**TASK MATERIAL**:
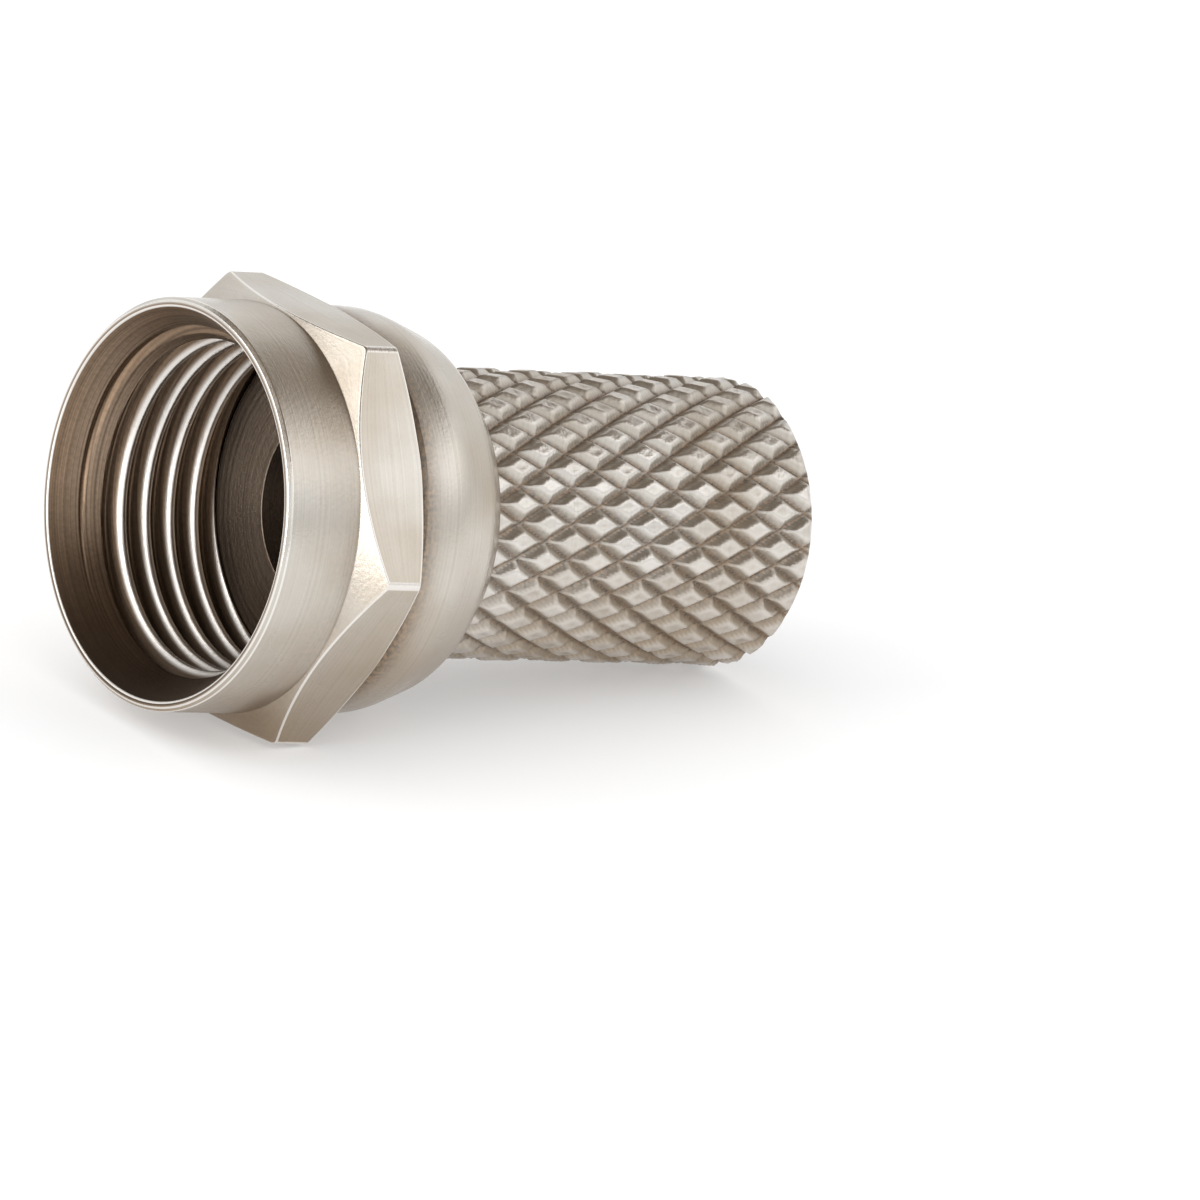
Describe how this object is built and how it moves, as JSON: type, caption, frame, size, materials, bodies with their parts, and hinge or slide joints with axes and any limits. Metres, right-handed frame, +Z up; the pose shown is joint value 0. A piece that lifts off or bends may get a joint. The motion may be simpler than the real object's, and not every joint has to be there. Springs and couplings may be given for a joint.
{
  "type": "coaxial f connector",
  "caption": "Male screw-on coaxial F connector: a loose chamfered hexagon coupling nut on a diamond-knurled cable body.",
  "frame": {"origin": "centre of the bounding box on the surface that the connector lies on", "axes": "+X from the mouth of the nut toward the cable end, +Z up; the turning axis leans down toward the cable end by about 6.5 degrees, as the part lies at rest"},
  "size_m": [0.0198, 0.0128, 0.0114],
  "materials": {
    "nut_nickel": "satin nickel plate on brass, turned and lightly brushed",
    "body_nickel": "satin nickel plate on brass, knurled"
  },
  "bodies": {
    "body": {"cable_body": "body_nickel"},
    "nut": {"coupling_nut": "nut_nickel"}
  },
  "joints": [
    {"name": "nut_spin", "type": "hinge", "parent": "body", "child": "nut", "pos_m": [-0.00424, 0, 0.0054], "axis": [0.9936, 0, -0.1129], "continuous": true}
  ]
}
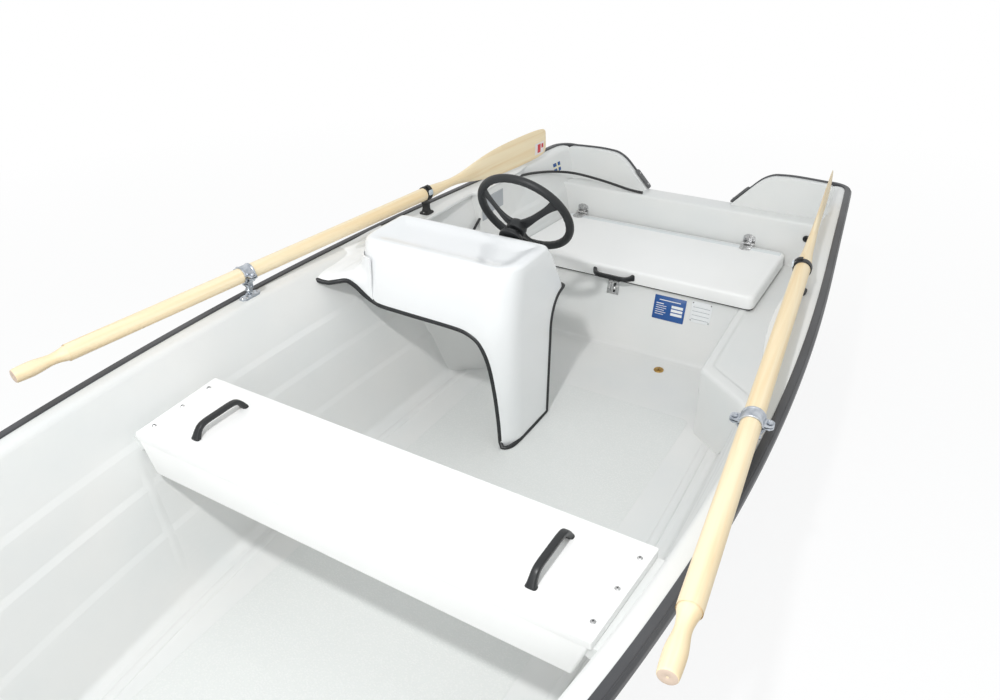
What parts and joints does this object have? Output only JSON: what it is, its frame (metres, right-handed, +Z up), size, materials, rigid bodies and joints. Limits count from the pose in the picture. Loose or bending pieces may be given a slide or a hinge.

**INSTRUCTION**:
Extract each record, keeping it identical to the original.

**SOLUTION FOR THIS PROBLEM**:
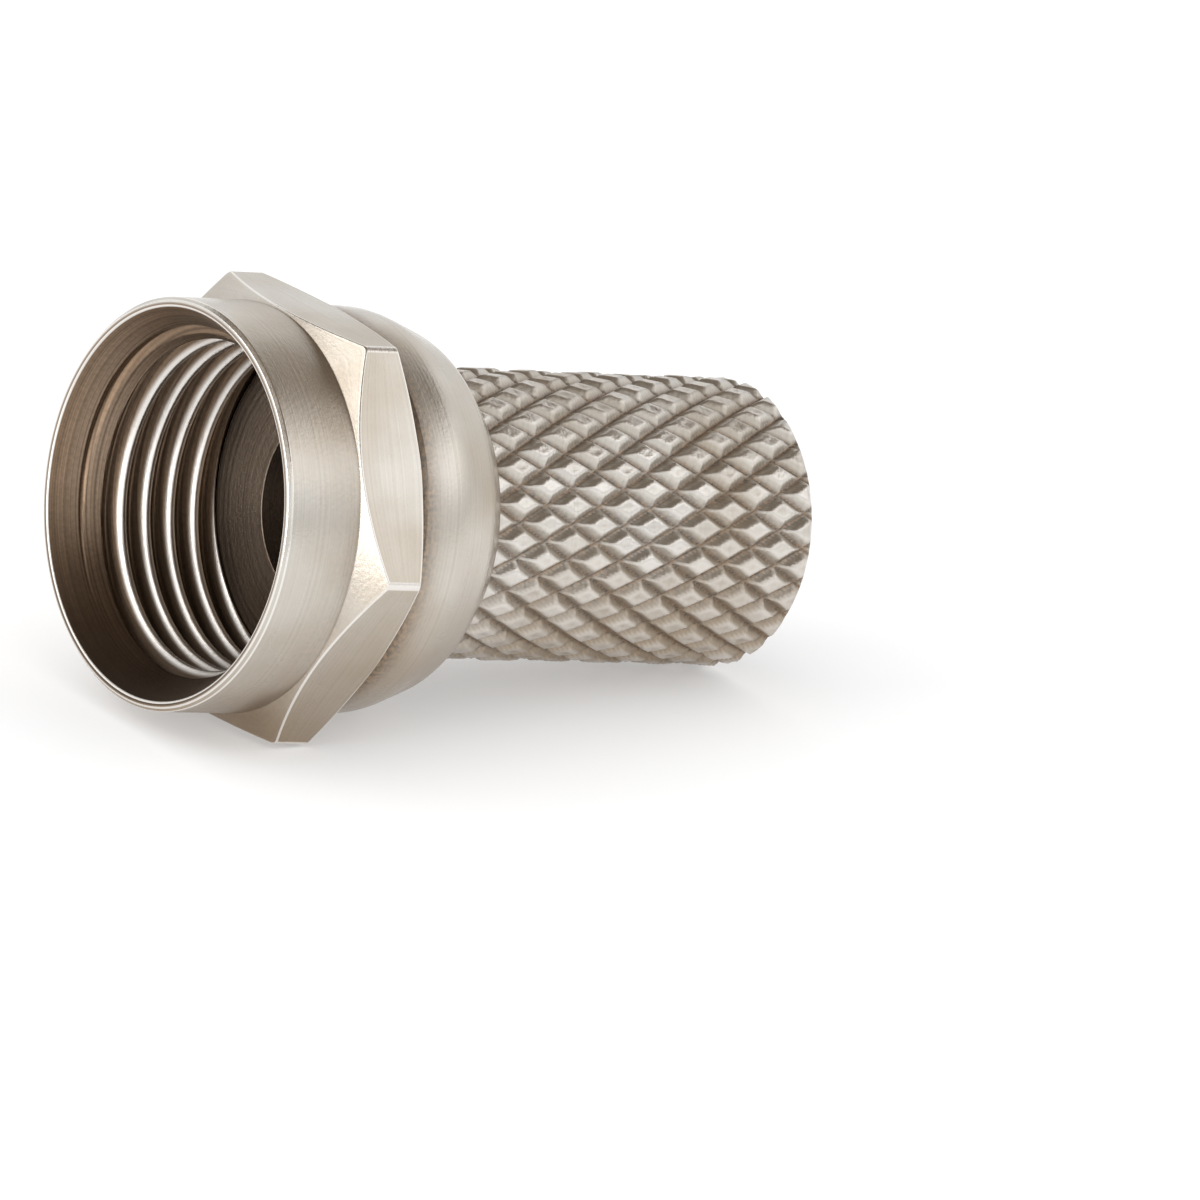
Describe how this object is built and how it moves, as JSON: type, caption, frame, size, materials, bodies with their parts, and hinge or slide joints with axes and any limits. Metres, right-handed frame, +Z up; the pose shown is joint value 0. A piece that lifts off or bends may get a joint. The motion may be simpler than the real object's, and not every joint has to be there. Springs and couplings may be given for a joint.
{
  "type": "coaxial f connector",
  "caption": "Male screw-on coaxial F connector: a loose chamfered hexagon coupling nut on a diamond-knurled cable body.",
  "frame": {"origin": "centre of the bounding box on the surface that the connector lies on", "axes": "+X from the mouth of the nut toward the cable end, +Z up; the turning axis leans down toward the cable end by about 6.5 degrees, as the part lies at rest"},
  "size_m": [0.0198, 0.0128, 0.0114],
  "materials": {
    "nut_nickel": "satin nickel plate on brass, turned and lightly brushed",
    "body_nickel": "satin nickel plate on brass, knurled"
  },
  "bodies": {
    "body": {"cable_body": "body_nickel"},
    "nut": {"coupling_nut": "nut_nickel"}
  },
  "joints": [
    {"name": "nut_spin", "type": "hinge", "parent": "body", "child": "nut", "pos_m": [-0.00424, 0, 0.0054], "axis": [0.9936, 0, -0.1129], "continuous": true}
  ]
}
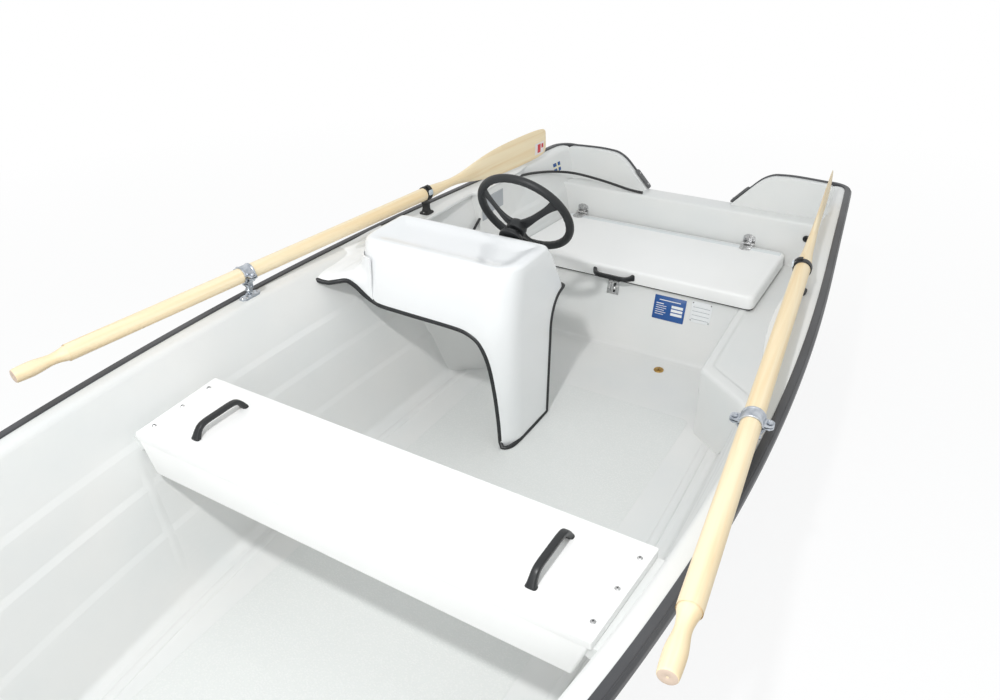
What parts and joints does this object have? Output only JSON: what it is, its frame (metres, right-handed, +Z up), size, materials, rigid bodies and joints. Limits count from the pose in the picture. Loose or bending pieces may be given a slide or a hinge.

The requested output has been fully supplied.